What about the Seventh Amendment guarantee of a jury trial? Fear not. The Amendment need not be repealed or modified. Left as is, the litigants could have the choice between the new system or the old-fashioned way: (A) judges appointed because they are cronies to successful politicians or take part in the selection of the judges; and (B) have their fate decided by juries too feeble of mind to escape jury duty or the three-judge court with judges having expertise in the subject of the trial.

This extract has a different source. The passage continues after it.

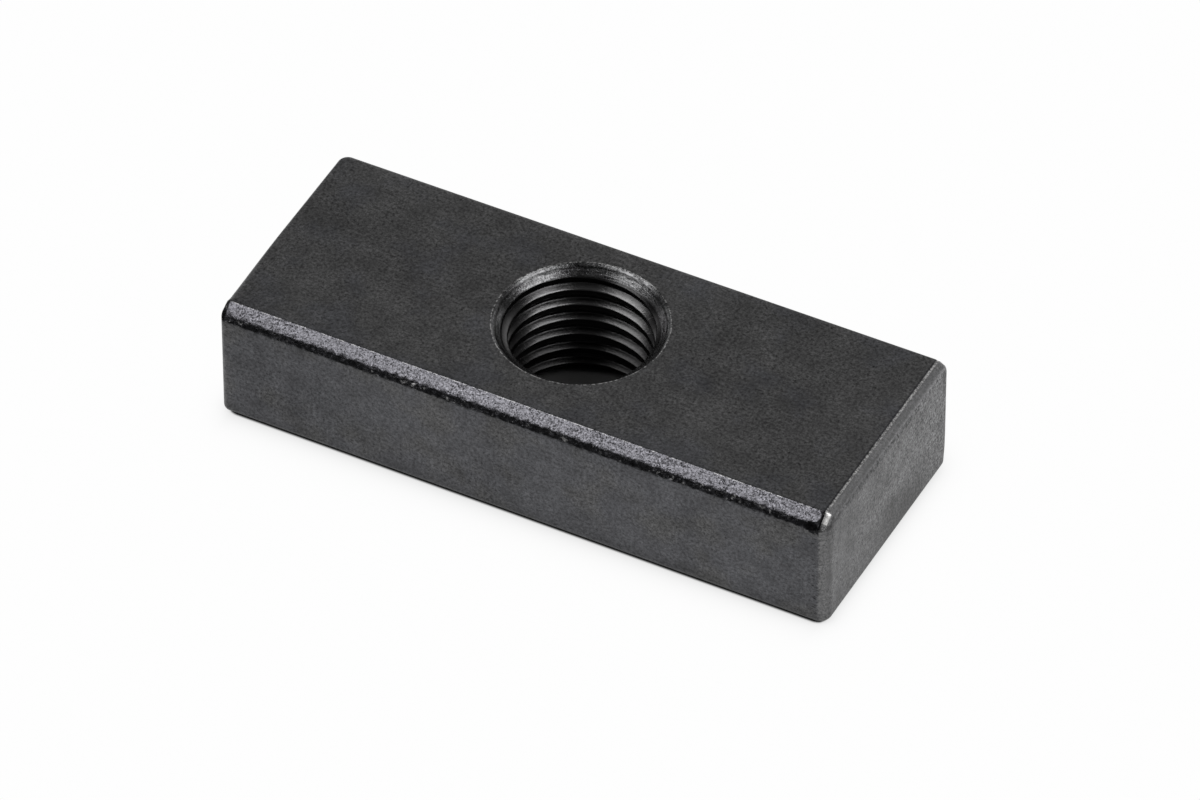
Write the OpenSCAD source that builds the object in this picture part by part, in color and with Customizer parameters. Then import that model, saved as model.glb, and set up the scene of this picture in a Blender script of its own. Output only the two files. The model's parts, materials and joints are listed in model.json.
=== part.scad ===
// T-slot nut: a plain steel bar with one tapped hole through it.
// It slides along a T-slot, and a screw from above pulls it up against the slot's lips.
// Origin: under the middle of the bar, on the face that it rests on. +X along the bar, +Z up.

/* [Bar] */
// Length of the bar, along X
bar_l = 68; // [45:0.5:120]
// Width of the bar, along Y
bar_w = 26.5; // [24:0.5:60]
// Height of the bar, along Z
bar_h = 14; // [8:0.5:30]

/* [Edges] */
// How far the long chamfer reaches back over the top face
chamfer_w = 1.6; // [0.6:0.1:3]
// How far the long chamfer reaches down the front face
chamfer_h = 1.25; // [0.6:0.05:3]
// Radius that blends the long chamfer into the front face
chamfer_blend_r = 0.9; // [0.2:0.1:1.6]
// How far the bevel of the right end reaches over the top face
bevel_w = 1; // [0.4:0.1:3]
// How far the bevel of the right end reaches down the end face
bevel_h = 0.6; // [0.4:0.1:3]
// Radius that blends the bevel into the end face
bevel_blend_r = 0.6; // [0.2:0.1:1.2]
// Radius of the left and the back top edge
top_r = 0.4; // [0.1:0.1:2]
// Radius of the four upright edges
upright_r = 0.7; // [0.1:0.1:3]
// Radius of the edges around the bottom face
bottom_r = 0.9; // [0.1:0.1:2.5]

/* [Tapped hole] */
// Nominal diameter of the screw thread
thread_d = 16; // [8:1:18]
// Height of the thread in the hole, from its root to its crest
thread_h = 0.7; // [0.4:0.05:1]
// How far the countersink's mouth stands outside the thread's root, all round
countersink_margin = 1; // [0.1:0.1:2]
// Angle of the countersink, from side to side
countersink_angle = 90; // [82:1:120]
// Place of the hole along the bar, from the bar's middle
hole_x = -0.9; // [-15:0.1:15]
// Place of the hole across the bar, from the bar's middle
hole_y = 1.5; // [-1.5:0.1:1.5]

/* [Hidden] */

// Half sizes, from which the outlines are drawn
half_l = bar_l / 2;
half_w = bar_w / 2;
// The plain wall of the hole stands on the thread's crests
crest_r = thread_d / 2 - thread_h;
countersink_r = thread_d / 2 + countersink_margin;
// How far a cutter runs past the face that it cuts
overrun = 1;
// Facets of a full turn, for the preview
$fn = 96;

// Length of the straight edge that a round corner takes away on each side,
// for a corner between the directions d_in and d_out
function setback(d_in, d_out, r) =
    r * tan(acos(max(-1, min(1, d_in * d_out))) / 2);

// Direction from one corner of an outline to another
function direction(a, b) =
    let (d = [b[0] - a[0], b[1] - a[1]]) d / norm(d);

// A convex outline with round corners. Each corner is [x, y, radius], counter-clockwise.
module round_outline(corners) {
    n = len(corners);
    ways = [for (i = [0:n - 1]) direction(corners[i], corners[(i + 1) % n])];
    backs = [for (i = [0:n - 1]) setback(ways[(i + n - 1) % n], ways[i], corners[i][2])];
    polygon([
        for (i = [0:n - 1])
            for (step = [-backs[i] * ways[(i + n - 1) % n], backs[i] * ways[i]])
                [corners[i][0], corners[i][1]] + step
    ]);
    for (i = [0:n - 1]) {
        r = corners[i][2];
        way_in = ways[(i + n - 1) % n];
        centre = [corners[i][0], corners[i][1]] - backs[i] * way_in + r * [-way_in[1], way_in[0]];
        if (r > 0) translate(centre) circle(r = r);
    }
}

// Seen from above: a rectangle with four round corners
module plan() {
    round_outline([
        [-half_l, -half_w, upright_r],
        [half_l, -half_w, upright_r],
        [half_l, half_w, upright_r],
        [-half_l, half_w, upright_r]
    ]);
}

// Section across the bar, Y to the right: chamfer at the front, small round at the back
module cross_section() {
    round_outline([
        [-half_w, 0, bottom_r],
        [half_w, 0, bottom_r],
        [half_w, bar_h, top_r],
        [-half_w + chamfer_w, bar_h, 0],
        [-half_w, bar_h - chamfer_h, chamfer_blend_r]
    ]);
}

// Section along the bar, X to the right: bevel at the right end, small round at the left
module long_section() {
    round_outline([
        [-half_l, 0, bottom_r],
        [half_l, 0, bottom_r],
        [half_l, bar_h - bevel_h, bevel_blend_r],
        [half_l - bevel_w, bar_h, 0],
        [-half_l, bar_h, top_r]
    ]);
}

// The bar is what the three outlines have in common
module bar() {
    intersection() {
        translate([0, 0, -overrun]) linear_extrude(height = bar_h + 2 * overrun) plan();
        rotate([90, 0, 90])
            linear_extrude(height = bar_l + 2 * overrun, center = true) cross_section();
        rotate([90, 0, 0])
            linear_extrude(height = bar_w + 2 * overrun, center = true) long_section();
    }
}

// Countersink that opens upwards, with its mouth at z = 0
module countersink() {
    slope = tan(countersink_angle / 2);
    rotate_extrude()
        polygon([
            [0, overrun],
            [0, -countersink_r / slope],
            [countersink_r + overrun * slope, overrun]
        ]);
}

// The hole for the screw: a plain wall on the thread's crests, countersunk at both faces
module tapped_hole() {
    translate([hole_x, hole_y, 0]) {
        translate([0, 0, -overrun]) cylinder(h = bar_h + 2 * overrun, r = crest_r);
        translate([0, 0, bar_h]) countersink();
        mirror([0, 0, 1]) countersink();
    }
}

module nut_body() {
    color([0.09, 0.09, 0.095]) difference() {
        bar();
        tapped_hole();
    }
}

nut_body();
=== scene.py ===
"""Looks of a t-slot nut: a black-oxide steel bar with one tapped and countersunk hole.

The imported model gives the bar's box and the hole's place and radius, and every size here is
worked out from them and from a few driving dimensions. The nut is one closed mesh: a fine
grid of rings for the outside of the bar, a fine grid of rings for the threaded hole, and two
flat faces that join them. Lengths are in metres.
"""

from __future__ import annotations

import json
import logging
import math
from dataclasses import dataclass, field
from enum import Enum
from typing import Any, Callable, Optional, Sequence, Union

import bpy
import numpy as np
from mathutils import Matrix, Vector

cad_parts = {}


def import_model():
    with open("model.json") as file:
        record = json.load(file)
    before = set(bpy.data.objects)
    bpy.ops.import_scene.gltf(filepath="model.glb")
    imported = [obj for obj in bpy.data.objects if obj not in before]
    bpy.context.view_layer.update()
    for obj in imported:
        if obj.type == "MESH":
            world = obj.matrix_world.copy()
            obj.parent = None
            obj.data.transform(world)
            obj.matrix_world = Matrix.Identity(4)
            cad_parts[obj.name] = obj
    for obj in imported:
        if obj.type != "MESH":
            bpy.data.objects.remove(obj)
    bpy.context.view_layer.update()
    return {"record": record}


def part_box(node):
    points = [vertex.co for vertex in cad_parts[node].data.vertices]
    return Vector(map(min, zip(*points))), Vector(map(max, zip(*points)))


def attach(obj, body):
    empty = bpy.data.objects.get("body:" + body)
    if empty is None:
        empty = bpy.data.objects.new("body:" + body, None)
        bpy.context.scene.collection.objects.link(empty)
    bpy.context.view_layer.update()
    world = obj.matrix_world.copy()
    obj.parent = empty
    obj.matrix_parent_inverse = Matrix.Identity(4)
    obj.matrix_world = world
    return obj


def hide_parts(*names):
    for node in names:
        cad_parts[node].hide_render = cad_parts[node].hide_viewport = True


MM = 0.001
NODE = "nut_body"
BODY = "root"

LOG = logging.getLogger("t_slot_nut")


# ---------------------------------------------------------------------------------------
# Shader maths
# ---------------------------------------------------------------------------------------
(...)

While the civil jury is part of the fabric of our way of life, but if we keep doing what we've always done, we'll keep getting what we've always got. It is time to change the system and stop getting what we always got.


Endnotes

1. Brownes, Hugh Henry. Should Trial by Jury be Eliminated in Complex Cases? University of New Hampshire School of Law. http://law.unh.edu/risk/voll/winter/bownes.htm

2. King Henry II, ruled from 1154 to 1189, which is technically the High Middle Ages, but the use of the jury system appears to have stemmed from yet earlier times, even before the Norman Conquest in 1066. Baker, J. H. (2002). An Introduction to English Legal History (4th ed.). London: Butterworths. pp. 72-76. ISBN 0-406-93053-8

3. Magna Carta of 1215. The Document does not use the word "jury," but the function is set out. http://www.fordham.edu/halsall/source/magnacarta.html

4. Bownes, Ibid.

5. Tavris, Carol, and Aronson, Elliot. Mistakes were made (but not by me)—Why We Justify Foolish Beliefs, Bad Decisions, and Hurtful Acts. New York: Harcourt (Harvest Book), 2007. ISBN 978-0-15-603390-9. Especially Chapter Five, about the legal system. I recommend this book to everyone.

6. This quotation is widely attributed to Mark Twain, but the actual source is clouded in mystery.

7. The Great Courses, "Your Deceptive Mind: A Scientific Guide to Critical Thinking Skills," lecture 4. ISBN 978-1598038286.